The video identifies two reasoning errors.
That is how the logic spiraled from alcohol to vinegar, from vinegar to ketchup, and from ketchup to chips. Each step looked orderly, but the chain drifted further from the original principle.
Islamic scholarship contains an important corrective to this kind of reasoning: the default state of things is permissibility.
That means foods and ordinary matters are considered halal unless there is clear evidence showing otherwise. This principle prevents people from creating unnecessary prohibitions by chasing remote causal chains or trace associations.
Without that safeguard, daily life would become unworkable. Almost anything could be linked, indirectly and absurdly, to something problematic.
When I was a teenager, I read a statement of the Prophet Muhammad, peace be upon him, that said: “Whatever intoxicates in large amounts is forbidden in small amounts.”
Then one day, I read in an encyclopedia that vinegar contains about 0.25% alcohol. And I thought: wait a minute. Alcohol is forbidden. Small amounts are forbidden. Vinegar contains alcohol. So vinegar must be haram.
I declared to my family that we could not buy or use vinegar. Problem solved. Except that was just the beginning. I was reading the ingredients on the back of a ketchup bottle and learned it contained vinegar. If vinegar is haram, then ketchup must be haram. No more ketchup in our house.
Later, someone offered me ketchup-flavored potato chips. Unacceptable. And if ketchup is haram, then potato chips with ketchup seasoning... For about a year, I was warning people about these dangerous, ketchup-based theological risks.
Until one day, I discovered something slightly embarrassing. The Prophet Muhammad, peace be upon him, himself said: “What an excellent condiment vinegar is.” So clearly, vinegar is not haram. Which meant my entire logical chain had collapsed.
What went wrong? At first glance, the reasoning looked perfectly logical. But it contained a hidden mistake called overgeneralization. The hadith applies to substances that intoxicate. Wine intoxicates. Vinegar does not.
In fact, vinegar is made when alcohol is chemically converted into acetic acid by bacteria during fermentation. The intoxicating substance is gone. So vinegar is not wine anymore.
In other words, my logic was valid, but it was not sound. In philosophy, an argument is valid if the conclusion follows the steps. My steps were perfect. But an argument is only sound if the facts you start with are actually true. My premise that vinegar is an intoxicant was dead wrong.

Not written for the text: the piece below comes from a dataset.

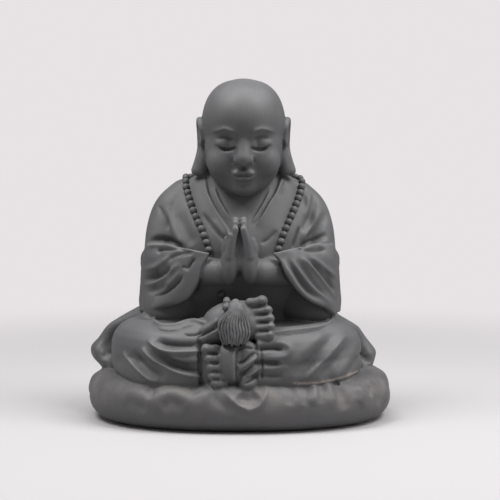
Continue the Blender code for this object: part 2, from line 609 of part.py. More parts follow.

Additionally, my teenage brain had committed a classic reasoning error: essentialist thinking. I assumed that if something once contained alcohol, or even traces of it, then the prohibition must follow it forever. That led to a cascading chain of conclusions: alcohol to vinegar to ketchup to chips.
Each step looked logical, but the chain had drifted far away from the original rule. I was worrying about degrees of freedom I could not control. It is like tipping a waiter and then staying awake at night wondering if they will use that dollar to buy something immoral. Logic becomes absurd when you try to own the entire chain of causality.
If you follow the trace-amounts logic to the end, you eventually cannot eat anything, because every molecule on Earth has likely been part of something else at some point.
Islamic scholarship actually guards against this kind of mistake. There is a famous legal principle: “The default state of things is permissibility.” In other words, things are halal unless clear evidence proves otherwise. Not the other way around. Alhamdulillah.